Nancy Lurker, CEO of EyePoint Pharmaceuticals, shares the 12-month safety data from the DAVIO trial, investigating EYP-1901 for the treatment of wet age-related macular degeneration (AMD) and nonproliferative diabetic retinopathy.
Hi, I'm Nancy Lurker. I'm the CEO of EyePoint Pharmaceuticals. And this morning here at ASRS in New York City, we just announced our 12-month results from our Phase 1 Davio trial, which is using our EYP-1901 insert, which has an anti-VEGF tyrosine kinase inhibitor in a bioerodable insert designed to last for six months.
Now we did show 12-month data, this is a safety trial, and we showed some very encouraging results with those 12-month data.
Please note, this is really intended to be used for prior treated patients who are now controlled under standard-of-care therapy, and then you insert 1901. And potentially our goal is that every six months, a patient gets a new insert, it bioerodes, you insert another one and that over 50% of patients could be well-controlled with this therapy.
Our results showed that at 12 months, we had a very nice continued reduction in overall treatment burden compared to prior to when these patients entered the trial. And we show that there was a 74% 12-month treatment burden reduction versus 79% at six months, so that continues to be quite impressive. In addition, we showed that 35% of patients got up to 12 months with no need for additional supplemental therapy, despite the implant we know has already run out.
So it's an interesting result that we're seeing, coupled with the fact that we had very strong positive safety results, which showed no serious adverse events now through 12 months, no endophthalmitis, no migration of the insert, no other any type of significant serious adverse events. So it continues to be a very, very safe product.
And this marries up what we're seeing in the commercial space where Yutiq, Iluvien, commercialized by our partner, Alimera, and even Retisert all are using the Durasert platform, and they continue to have very good safety results.

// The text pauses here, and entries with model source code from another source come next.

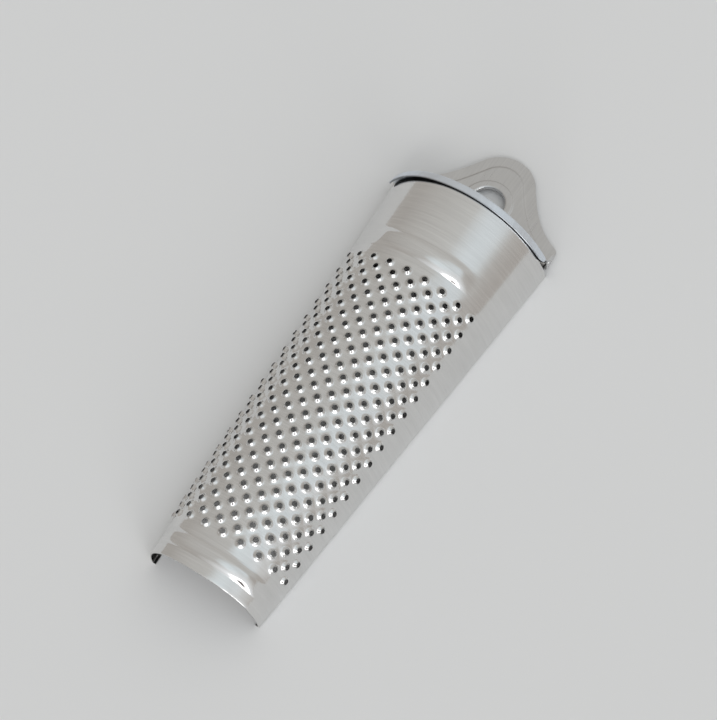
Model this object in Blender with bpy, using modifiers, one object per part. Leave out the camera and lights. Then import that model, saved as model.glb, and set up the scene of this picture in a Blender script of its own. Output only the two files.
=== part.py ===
"""Hand nutmeg grater: a tapered half-round grating sheet with a lidded nut box at its wide end.

The grater lies on its back. +Z rises out of the arch, +Y runs to the hanger and +X to the right. Heights
along the grater are measured from the rim, the narrow open end, by hanging every piece on one empty there.
Lengths are in metres.
"""
import math

import bmesh
import bpy
import numpy as np

# Sheet metal and the clearances between its pieces
SHEET = 0.0004
SEAT_GAP = 0.0003
PIN_GAP = 0.00012

# Arch of the body, measured on its outer face at the rim and at the mouth of the nut box
MOUTH_Y = 0.0987
RIM_HALF_WIDTH = 0.0135
RIM_HEIGHT = 0.0126
RIM_FULLNESS = 2.4
MOUTH_HALF_WIDTH = 0.0205
MOUTH_HEIGHT = 0.0177
MOUTH_FULLNESS = 2.0
MOUTH_CENTRE_DEPTH = 0.0049

# Folded side edges
HEM_RADIUS = 0.0006
HEM_FLANGE = 0.0005

# Beads pressed across the arch, which fade out down its flanks: the box reaches to the upper one's crest
BEAD_RISE = 0.0007
BEAD_FULL_ARC = 0.0085
BEAD_FADED_ARC = 0.0138
BOX_DEPTH = 0.0164
UPPER_BEAD_CLIMB = 0.002
UPPER_BEAD_FALL = 0.0028
LOWER_BEAD_Y = 0.0043
LOWER_BEAD_CLIMB = 0.0019
LOWER_BEAD_FALL = 0.0017

# Teeth, punched outwards in staggered rows, and the plain sheet left round their field
PITCH_ACROSS = 0.002137
PITCH_ALONG = 0.002092
FIELD_HEAD_GAP = 0.00302
FIELD_FOOT_GAP = 0.0033
FIELD_SIDE_GAP = 0.0012
TOOTH_HOLE_RADIUS = 0.0006
TOOTH_RISE = 0.0007
TOOTH_TEAR = 0.00018

# Cut-back corners at the mouth, which leave room for the hinge
CORNER_DEPTH = 0.001
CORNER_FOOT_Z = 0.006
CORNER_HEAD_Z = 0.0095

# Ears that carry the hinge
EAR_INSET = 0.0008
EAR_LENGTH = 0.0029
EAR_WALL_OVER_PIN = 0.0005
EAR_BEND_RADIUS = 0.0007

# Back plate and hanger
HANGER_RISE = 0.02065
HANGER_TOP_RADIUS = 0.00805
HANGER_TOP_ANGLE = math.radians(35)
SHOULDER_INSET = 0.0011
SHOULDER_WALL = 0.00064
SHOULDER_RADIUS = 0.0013
SHOULDER_SLOPE = math.radians(24)
NOTCH_WIDTH = 0.00045
NOTCH_DEPTH = 0.0006
EMBOSS_INSET = 0.0027
EMBOSS_RISE = 0.0003
EMBOSS_FOOT_GAP = 0.00085
HOLE_RADIUS = 0.0039
HOLE_RISE = 0.0078
COLLAR_WIDTH = 0.00175
COLLAR_RISE = 0.0006

# Hinge
PIN_RADIUS = 0.0005
KNUCKLE_END_GAP = 0.0028
KNUCKLE_TURN = math.radians(290)

# Lid
LID_SKIRT_DEPTH = 0.00175
LID_SIDE_CLEARANCE = 0.0003
SKIRT_EAR_GAP = 0.00116
SKIRT_END_ROUND = 0.0022

# Worked out from the sizes above
UPPER_BEAD_Y = MOUTH_Y - BOX_DEPTH
UPPER_BEAD = (UPPER_BEAD_Y + UPPER_BEAD_CLIMB, UPPER_BEAD_Y, UPPER_BEAD_Y - UPPER_BEAD_FALL)
LOWER_BEAD = (LOWER_BEAD_Y + LOWER_BEAD_CLIMB, LOWER_BEAD_Y, LOWER_BEAD_Y - LOWER_BEAD_FALL)
FIRST_ROW_Y = UPPER_BEAD[2] - FIELD_HEAD_GAP
PLATE_BACK_Z = SHEET + SEAT_GAP
PLATE_FRONT_Z = PLATE_BACK_Z + SHEET
PLATE_FOOT_Y = UPPER_BEAD[2] + SEAT_GAP
LID_BACK_Y = MOUTH_Y + SEAT_GAP
LID_FRONT_Y = LID_BACK_Y + SHEET
KNUCKLE_INNER = PIN_RADIUS + PIN_GAP
KNUCKLE_OUTER = KNUCKLE_INNER + SHEET
HINGE_Y = LID_BACK_Y + KNUCKLE_OUTER
HINGE_Z = PLATE_FRONT_Z + SEAT_GAP + KNUCKLE_OUTER
EAR_OUTER_X = MOUTH_HALF_WIDTH - EAR_INSET
EAR_FOOT_Y = LID_BACK_Y
EAR_HEAD_Y = EAR_FOOT_Y + EAR_LENGTH
EAR_TOP_Z = HINGE_Z + KNUCKLE_INNER + EAR_WALL_OVER_PIN
EAR_SINK = SHEET / 8
KNUCKLE_HALF_LENGTH = EAR_OUTER_X - SHEET - KNUCKLE_END_GAP
SKIRT_END_Z = EAR_TOP_Z + SKIRT_EAR_GAP
SHOULDER_X = MOUTH_HALF_WIDTH - SHOULDER_INSET
SHOULDER_Y = EAR_HEAD_Y + NOTCH_WIDTH + SHOULDER_WALL
HANGER_TOP_Y = MOUTH_Y + HANGER_RISE
EMBOSS_FOOT_Y = EAR_HEAD_Y + NOTCH_WIDTH + EMBOSS_FOOT_GAP
HOLE_Y = MOUTH_Y + HOLE_RISE
COLLAR_RADIUS = HOLE_RADIUS + COLLAR_WIDTH
OVERRUN = 0.001

# EXACT leaves open edges where sheets of one thickness meet face to face
SOLVER = "MANIFOLD"

# Facet counts and the share of a quarter turn or run that each facet takes
ARCH_SAMPLES = 241
MARGIN_SHARES = (0.34, 0.67, 1.0)
BEND_SHARES = (1 / 3, 2 / 3, 1.0)
BEAD_RISE_SHARES = (0.0, 0.5, 1.0)
BEAD_FALL_SHARES = (0.3, 0.65, 1.0)
HANGER_HANDLE_SHARES = (0.31, 0.43)
LIP_POINTS = 6
ARC_STEPS = 6
RING_STEPS = 32
LID_STEPS = 28


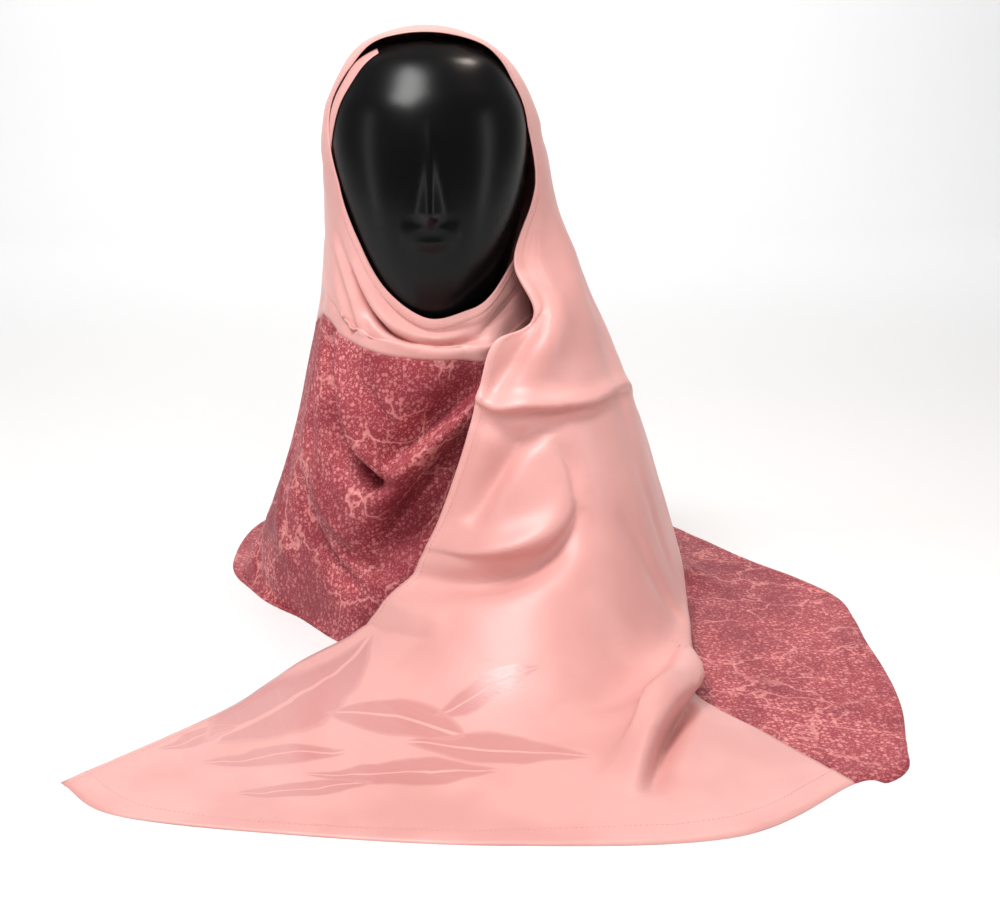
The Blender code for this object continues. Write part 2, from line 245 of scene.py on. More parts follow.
speck = namedtuple("speck", "eachMetre least reach softness")
printSettings = {
    "ground": (0.235, 0.03, 0.044),
    "groundLight": (0.34, 0.055, 0.07),
    "mottleEdge": (0.38, 0.62),
    "specks": [speck(300, 0.12, 0.34, 0.10), speck(720, 0.10, 0.42, 0.12)],
    "overlap": 0.7,
    "speck": (0.80, 0.31, 0.30),
    "speckShare": 0.78,
    "linesEachMetre": 17,
    "lineWidth": (0.008, 0.028),
    "lineBreaks": (0.40, 0.50),
    "wander": 0.055,
    "line": (0.80, 0.33, 0.31),
    "lineShare": 0.5,
    "roughness": 0.55,
    "speckGloss": 0.06,
    "threads": (1300, 90),
    "threadDepth": 0.00012,
    "specular": 0.22,
}


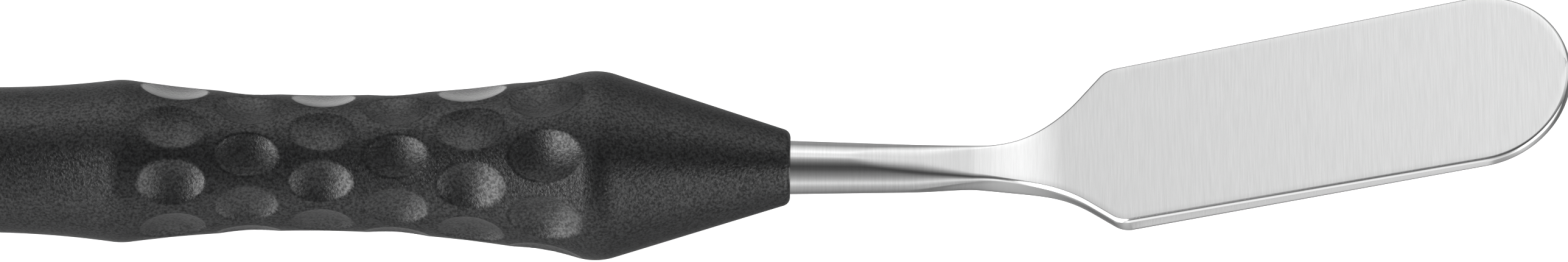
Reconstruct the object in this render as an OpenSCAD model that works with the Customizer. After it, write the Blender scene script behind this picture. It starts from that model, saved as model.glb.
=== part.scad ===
// Small round-ended mixing and palette knife on a round steel shank, with a
// moulded dimpled handle. Millimetres. +X runs along the handle towards the
// blade tip, +Z is the side the blade is set up towards, and the origin is on
// the handle's axis at the front end of the nose.

/* [Blade] */
// Length of the blade from its shoulders to the end of its round tip
blade_length = 26.6; // [20:0.1:34]
// Full width across the shoulders
shoulder_width = 10.26; // [8:0.02:12]
// Full width where the round tip starts
tip_width = 10.76; // [8:0.02:12.5]
// Thickness of the blade just past the bend
root_thickness = 1.12; // [1:0.02:1.6]
// Thickness of the blade at the tip
tip_thickness = 0.6; // [0.5:0.02:1]
// Upward set of the blade from the handle's axis, in degrees
blade_lift = 14.15; // [6:0.05:18]
// Sideways set of the blade towards +Y, in degrees
blade_yaw = 4.65; // [0:0.05:8]

/* [Shank] */
// Distance from the nose to the bend, along the axis
bend_x = 13.4; // [12:0.1:18]
// Diameter of the round shank at the nose
shank_d = 3.06; // [2.8:0.02:3.2]
// Diameter the tapering shank would have at the bend
neck_d = 2.46; // [2.3:0.02:2.7]
// Distance from the nose to the start of the ground flats
flat_start = 3.4; // [2:0.1:5]
// Height of the upper flat above the axis, at the bend
flat_height = 0.97; // [0.85:0.01:1.05]

/* [Handle] */
// Overall length of the handle, nose to nose
handle_length = 120; // [112:1:130]
// Diameter of the two largest rings, next to the noses
ring_d = 11.06; // [10:0.02:12]
// Diameter of the waist between two bumps
waist_d = 7.75; // [7.5:0.05:8.4]
// Diameter of the lower, inner bump
bump_d = 9.38; // [8.8:0.02:10]
// Diameter of the plain middle
middle_d = 8.31; // [8:0.01:8.8]
// Diameter of the flat face of each nose
nose_face_d = 3.42; // [3.38:0.02:4]

/* [Dimples] */
// Rings of dimples on each half of the handle
dimple_rings = 6; // [4:1:6]
// Dimples round each ring
dimple_count = 8; // [6:1:8]
// Distance between one ring of dimples and the next
dimple_pitch = 4.25; // [4:0.01:4.4]
// Radius of the ball that forms a dimple
dimple_ball_r = 4.5; // [4:0.1:5]
// Depth of a dimple at the waist; those on thicker places are deeper
dimple_depth = 0.375; // [0.3:0.005:0.42]

/* [Hidden] */
$fn = 96;

// Shank and tang
shank_r = shank_d / 2;
tang_r = 1.5;
core_start = 4;
tang_end = 34;
groove_depth = 0.15;

// Blade, measured along its own line from the bend
shoulder_s = 5.11;
tip_r = tip_width / 2;
tip_s = shoulder_s + blade_length - tip_r;
side_angle = atan((tip_width - shoulder_width) / 2 / (tip_s - shoulder_s));
neck_half = 1.2;
flare_r = 9.1;
flare_angle = 42.3;
flare_start = -2.72;
shoulder_r = 1.6;
bend_r = 18;
neck_thickness = 1.5;

// Handle, as distances behind the nearer nose
waist_x = 27;
bump_x = 38.25;
middle_x = 46;
half_length = handle_length / 2;
nose_round = 0.5;
core_r = 2.75;
core_rib_r = 3.1;
core_rib_width = 1.6;
rib_places = [9, 40, 60];
pin_x = 19;
pin_r = 0.6;
pin_half = 2.6;
first_ring = 13.96;
plug_length = 14;

// Curve helpers
function arc(cx, cy, r, a0, a1, n) =
    [for (i = [0:n]) let (a = a0 + (a1 - a0) * i / n) [cx + r * cos(a), cy + r * sin(a)]];
function soft_min(a, b, k) =
    let (h = max(k - abs(a - b), 0) / k) min(a, b) - h * h * k / 4;
function mirror_y(points) =
    [for (i = [len(points) - 1:-1:0]) [points[i][0], -points[i][1]]];
function span(a, b, n) = [for (i = [0:n - 1]) a + (b - a) * i / n];

// Radius of the grip at a distance d behind its nearer nose
cone_angle = 17.5;
nose_corner_d = nose_round * (1 - sin(cone_angle));
nose_corner_r = nose_face_d / 2 + nose_round * cos(cone_angle);
ring_x = nose_corner_d + (ring_d / 2 - nose_corner_r) / tan(cone_angle);
function cone_r(d) = nose_corner_r + tan(cone_angle) * (d - nose_corner_d);
function front_flank_r(d) =
    waist_d / 2 + (ring_d - waist_d) / 2 * pow((waist_x - d) / (waist_x - ring_x), 2);
function rear_flank_r(d) =
    waist_d / 2 + (bump_d - waist_d) / 2 * pow((d - waist_x) / (bump_x - waist_x), 2);
function middle_r(d) =
    middle_d / 2 + (bump_d - middle_d) / 2 * pow((middle_x - d) / (middle_x - bump_x), 2);
function grip_r(d) =
    d < waist_x ? soft_min(cone_r(d), front_flank_r(d), 0.48)
    : d < middle_x ? soft_min(rear_flank_r(d), middle_r(d), 0.16)
    : middle_d / 2;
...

So so far, we're quite pleased with very nice safety with our EYP-1901. But more importantly, this treat-to-maintain paradigm where patients can be treated with standard of care until they're under control—that might take four to six months—then put an EYP-1901 insert on, and hopefully 50% or more can be controlled just on EYP-1901. Some may need an occasional booster or supplement with standard of care, but a substantial reduction in treatment burden that is still quite high.
So of interest is the fact that we are looking forward to initiating our Phase 2 Davio trial in wet AMD and nonproliferative diabetic retinopathy this year, and we hope to have results in about 18 months, so we look forward to continuing to move this product through the pipeline and the potential benefits that can provide to patients.
Note: This transcript has been lightly edited for clarity.